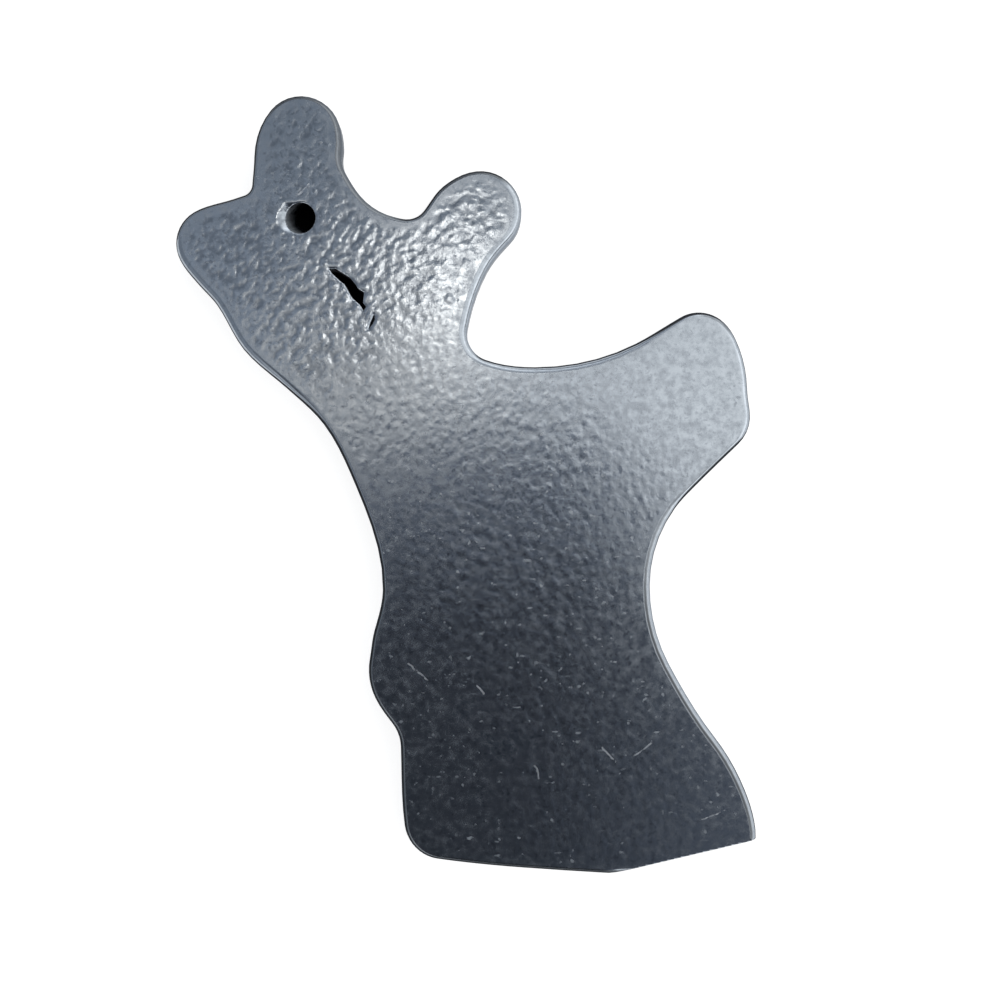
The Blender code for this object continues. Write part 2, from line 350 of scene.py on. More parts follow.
@dataclass(frozen=True)
class Room:
    """The light of the room, as the world's colour by direction.

    A spot of the room is named by the spot of the plate's flat face that mirrors it up to the
    camera: metres to the right of and above the middle of the picture. The room is dim on the left
    and bright on the right, where its window is. A dark screen leans over the plate's foot.

    Attributes:
        face_distance: How far the camera is from the plate's front face.
        dim: The light on the left.
        bright: The light on the right.
        ramp_start: Where the light starts to rise from dim.
        ramp_end: Where it is bright.
        ramp_lean: How far the ramp moves to the left for each metre up. Under 0, it moves right.
        ramp_height: The height at which it lies just between its start and its end.
        ramp_reach: How far above that height it still leans.
        window: The light of the window.
        window_start: Where the window starts to show.
        window_end: Where it is full.
        lamps: The lamps and the shade.
        screen_top: The screen's highest spot.
        screen_fall_left: How fast its top falls off to the left, as a parabola.
        screen_fall_right: How fast it falls off to the right.
        screen_left: Where the screen is gone on the left, and where it is whole.
        screen_right: Where it is gone on the right, and where it is whole.
        screen_softness: Half the width of its soft edge, at its highest spot.
        screen_blur: How much that grows for each metre to the right.
        flank_height: How high the straight part of its edge would be at its highest spot.
        flank_slope: How far that part falls for each metre to the right.
        screen_shade: The screen's light deep down.
        screen_side_shade: What that gains on the right.
        screen_side: Where that gain is full.
        screen_glow: What its light gains at its top.
        screen_glow_depth: How far down that reaches.
        horizon_left: The light near the horizon on the left.
        horizon_right: The light near the horizon on the right.
        horizon_front: The light near the horizon past the plate's foot.
        horizon_top: The sine of the angle over which the horizon's light is gone.
        horizon_bottom: The sine of the angle under which there is only that light.
        side_turn: The directions' X between which the horizon's left becomes its right.
        front_turn: The directions' Y between which its front ends.
        screen_colour: The tint of the screen's light.
        least_rise: The least Z of a direction for which a spot is worked out.
    """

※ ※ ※

Quote the entire listing above exactly.

→ Response to the exercise
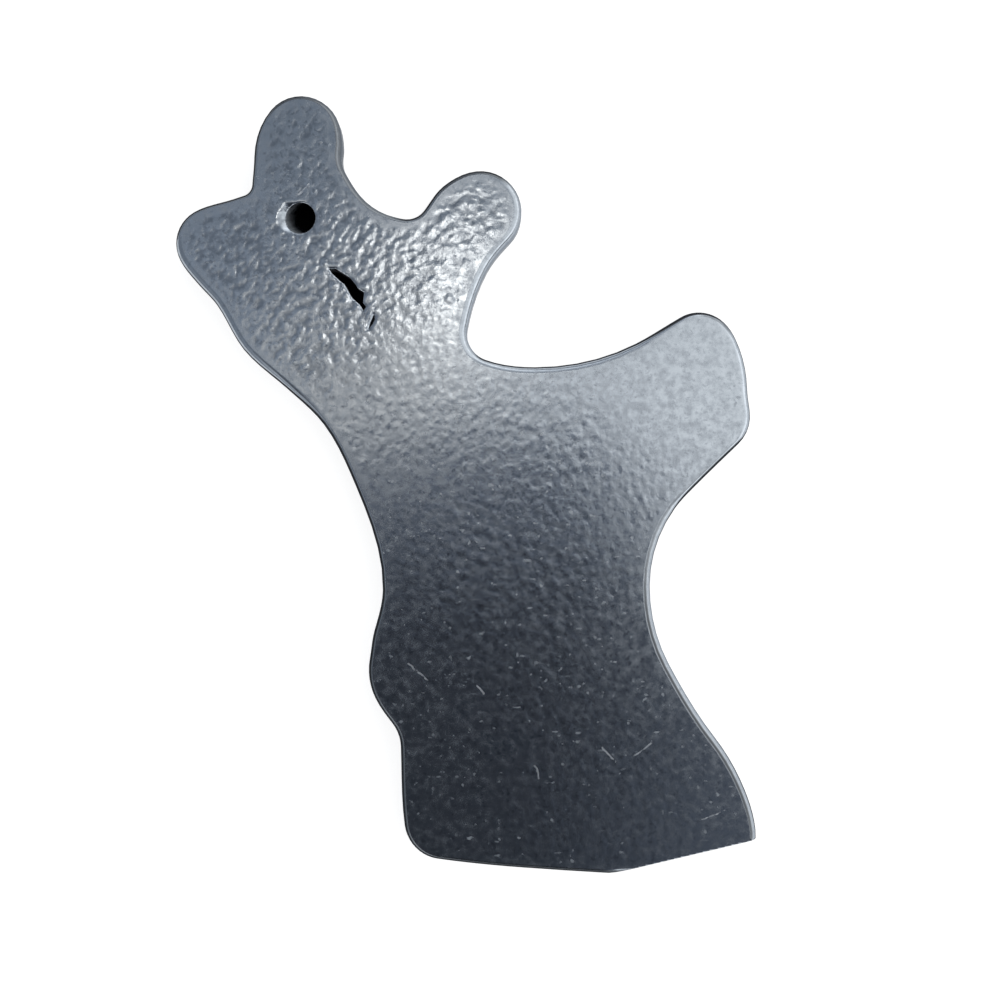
The Blender code for this object continues. Write part 2, from line 350 of scene.py on. More parts follow.
@dataclass(frozen=True)
class Room:
    """The light of the room, as the world's colour by direction.

    A spot of the room is named by the spot of the plate's flat face that mirrors it up to the
    camera: metres to the right of and above the middle of the picture. The room is dim on the left
    and bright on the right, where its window is. A dark screen leans over the plate's foot.

    Attributes:
        face_distance: How far the camera is from the plate's front face.
        dim: The light on the left.
        bright: The light on the right.
        ramp_start: Where the light starts to rise from dim.
        ramp_end: Where it is bright.
        ramp_lean: How far the ramp moves to the left for each metre up. Under 0, it moves right.
        ramp_height: The height at which it lies just between its start and its end.
        ramp_reach: How far above that height it still leans.
        window: The light of the window.
        window_start: Where the window starts to show.
        window_end: Where it is full.
        lamps: The lamps and the shade.
        screen_top: The screen's highest spot.
        screen_fall_left: How fast its top falls off to the left, as a parabola.
        screen_fall_right: How fast it falls off to the right.
        screen_left: Where the screen is gone on the left, and where it is whole.
        screen_right: Where it is gone on the right, and where it is whole.
        screen_softness: Half the width of its soft edge, at its highest spot.
        screen_blur: How much that grows for each metre to the right.
        flank_height: How high the straight part of its edge would be at its highest spot.
        flank_slope: How far that part falls for each metre to the right.
        screen_shade: The screen's light deep down.
        screen_side_shade: What that gains on the right.
        screen_side: Where that gain is full.
        screen_glow: What its light gains at its top.
        screen_glow_depth: How far down that reaches.
        horizon_left: The light near the horizon on the left.
        horizon_right: The light near the horizon on the right.
        horizon_front: The light near the horizon past the plate's foot.
        horizon_top: The sine of the angle over which the horizon's light is gone.
        horizon_bottom: The sine of the angle under which there is only that light.
        side_turn: The directions' X between which the horizon's left becomes its right.
        front_turn: The directions' Y between which its front ends.
        screen_colour: The tint of the screen's light.
        least_rise: The least Z of a direction for which a spot is worked out.
    """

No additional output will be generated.